● **WHAT TO PRODUCE**
Produce word for word the lines of the data below running from the one that has "const middle = new" to the one that has "obj.matrix_world = Matrix.Identity(4)", inclusive, and no others.

● **DATA SUPPLIED**
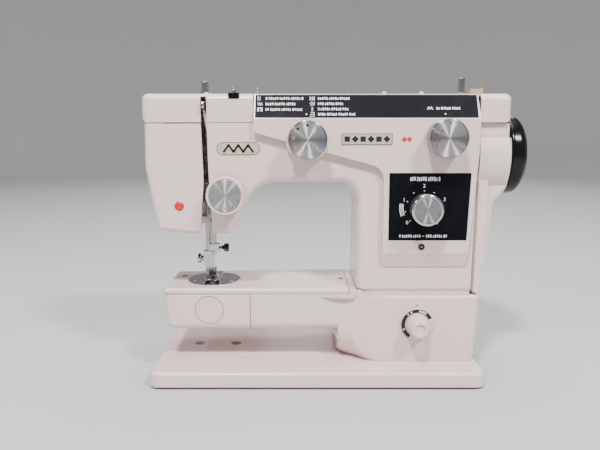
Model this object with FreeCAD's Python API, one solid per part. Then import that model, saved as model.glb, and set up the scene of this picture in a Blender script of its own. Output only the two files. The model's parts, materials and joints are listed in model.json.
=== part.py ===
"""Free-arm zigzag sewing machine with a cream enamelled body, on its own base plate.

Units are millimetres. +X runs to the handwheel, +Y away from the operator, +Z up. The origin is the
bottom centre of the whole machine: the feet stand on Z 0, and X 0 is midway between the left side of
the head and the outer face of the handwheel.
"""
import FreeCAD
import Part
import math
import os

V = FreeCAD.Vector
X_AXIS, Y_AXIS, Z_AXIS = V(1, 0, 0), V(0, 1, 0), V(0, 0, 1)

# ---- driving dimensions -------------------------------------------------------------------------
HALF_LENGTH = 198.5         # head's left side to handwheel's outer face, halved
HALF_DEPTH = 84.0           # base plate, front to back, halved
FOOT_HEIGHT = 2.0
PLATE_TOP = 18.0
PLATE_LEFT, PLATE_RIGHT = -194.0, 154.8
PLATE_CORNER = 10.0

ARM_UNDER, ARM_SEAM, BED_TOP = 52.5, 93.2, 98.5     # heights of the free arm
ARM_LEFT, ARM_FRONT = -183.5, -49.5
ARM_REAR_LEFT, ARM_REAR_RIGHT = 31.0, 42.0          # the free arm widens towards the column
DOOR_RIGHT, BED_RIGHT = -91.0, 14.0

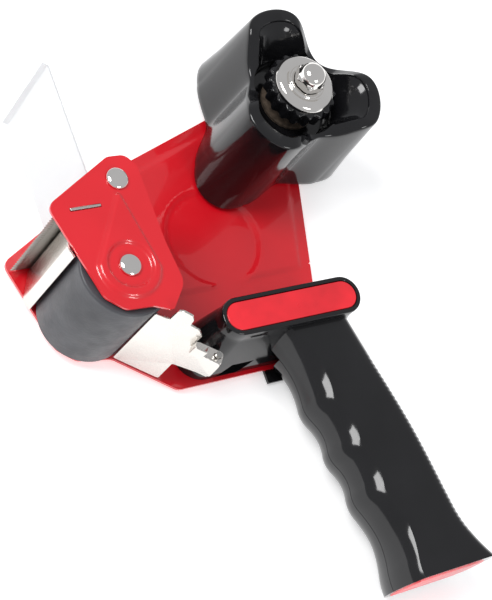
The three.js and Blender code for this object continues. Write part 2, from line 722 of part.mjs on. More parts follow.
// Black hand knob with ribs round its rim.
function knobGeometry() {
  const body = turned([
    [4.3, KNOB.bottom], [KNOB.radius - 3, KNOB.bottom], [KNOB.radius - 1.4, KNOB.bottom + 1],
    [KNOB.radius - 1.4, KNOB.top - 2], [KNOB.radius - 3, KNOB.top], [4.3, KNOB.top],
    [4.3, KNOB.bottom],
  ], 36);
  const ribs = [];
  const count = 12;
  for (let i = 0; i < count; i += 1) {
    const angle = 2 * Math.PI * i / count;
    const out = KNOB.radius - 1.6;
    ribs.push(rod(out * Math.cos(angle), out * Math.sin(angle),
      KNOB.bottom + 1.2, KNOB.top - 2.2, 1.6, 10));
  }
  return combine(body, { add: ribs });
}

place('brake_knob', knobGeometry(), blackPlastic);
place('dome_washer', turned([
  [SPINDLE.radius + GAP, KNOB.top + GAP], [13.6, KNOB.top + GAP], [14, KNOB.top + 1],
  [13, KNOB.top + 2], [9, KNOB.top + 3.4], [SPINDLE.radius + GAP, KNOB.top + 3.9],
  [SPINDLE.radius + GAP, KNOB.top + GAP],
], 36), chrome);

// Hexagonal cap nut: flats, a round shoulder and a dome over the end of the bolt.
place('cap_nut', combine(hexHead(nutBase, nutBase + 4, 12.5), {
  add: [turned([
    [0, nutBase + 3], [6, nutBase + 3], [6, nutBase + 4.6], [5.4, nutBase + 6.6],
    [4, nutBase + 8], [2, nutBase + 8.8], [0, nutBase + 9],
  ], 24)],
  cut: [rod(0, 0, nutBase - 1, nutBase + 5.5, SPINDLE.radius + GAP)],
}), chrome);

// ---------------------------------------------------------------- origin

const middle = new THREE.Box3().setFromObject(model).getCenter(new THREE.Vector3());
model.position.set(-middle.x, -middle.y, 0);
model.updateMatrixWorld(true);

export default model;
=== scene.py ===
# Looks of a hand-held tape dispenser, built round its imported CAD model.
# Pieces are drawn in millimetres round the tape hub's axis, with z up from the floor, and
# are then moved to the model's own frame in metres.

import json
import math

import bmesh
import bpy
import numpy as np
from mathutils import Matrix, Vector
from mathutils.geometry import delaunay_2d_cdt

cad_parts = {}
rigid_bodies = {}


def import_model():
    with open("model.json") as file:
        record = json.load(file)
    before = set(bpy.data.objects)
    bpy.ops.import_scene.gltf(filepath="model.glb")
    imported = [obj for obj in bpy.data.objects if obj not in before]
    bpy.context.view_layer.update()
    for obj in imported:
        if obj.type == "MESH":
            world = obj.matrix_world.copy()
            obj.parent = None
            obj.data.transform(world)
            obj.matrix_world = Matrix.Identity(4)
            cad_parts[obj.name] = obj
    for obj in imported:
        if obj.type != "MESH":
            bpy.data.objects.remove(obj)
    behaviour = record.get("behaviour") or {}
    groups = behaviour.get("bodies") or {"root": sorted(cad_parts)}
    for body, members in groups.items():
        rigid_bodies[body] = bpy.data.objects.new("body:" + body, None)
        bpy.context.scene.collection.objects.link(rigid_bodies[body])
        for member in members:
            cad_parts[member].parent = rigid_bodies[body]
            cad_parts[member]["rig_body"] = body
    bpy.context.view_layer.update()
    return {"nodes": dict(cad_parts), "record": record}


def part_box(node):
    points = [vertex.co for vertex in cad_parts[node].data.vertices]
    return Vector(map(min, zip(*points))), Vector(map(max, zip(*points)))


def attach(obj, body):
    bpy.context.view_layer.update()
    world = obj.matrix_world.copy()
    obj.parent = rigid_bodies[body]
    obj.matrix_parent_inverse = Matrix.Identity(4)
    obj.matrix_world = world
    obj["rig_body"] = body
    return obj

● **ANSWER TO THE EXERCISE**
const middle = new THREE.Box3().setFromObject(model).getCenter(new THREE.Vector3());
model.position.set(-middle.x, -middle.y, 0);
model.updateMatrixWorld(true);

export default model;
=== scene.py ===
# Looks of a hand-held tape dispenser, built round its imported CAD model.
# Pieces are drawn in millimetres round the tape hub's axis, with z up from the floor, and
# are then moved to the model's own frame in metres.

import json
import math

import bmesh
import bpy
import numpy as np
from mathutils import Matrix, Vector
from mathutils.geometry import delaunay_2d_cdt

cad_parts = {}
rigid_bodies = {}


def import_model():
    with open("model.json") as file:
        record = json.load(file)
    before = set(bpy.data.objects)
    bpy.ops.import_scene.gltf(filepath="model.glb")
    imported = [obj for obj in bpy.data.objects if obj not in before]
    bpy.context.view_layer.update()
    for obj in imported:
        if obj.type == "MESH":
            world = obj.matrix_world.copy()
            obj.parent = None
            obj.data.transform(world)
            obj.matrix_world = Matrix.Identity(4)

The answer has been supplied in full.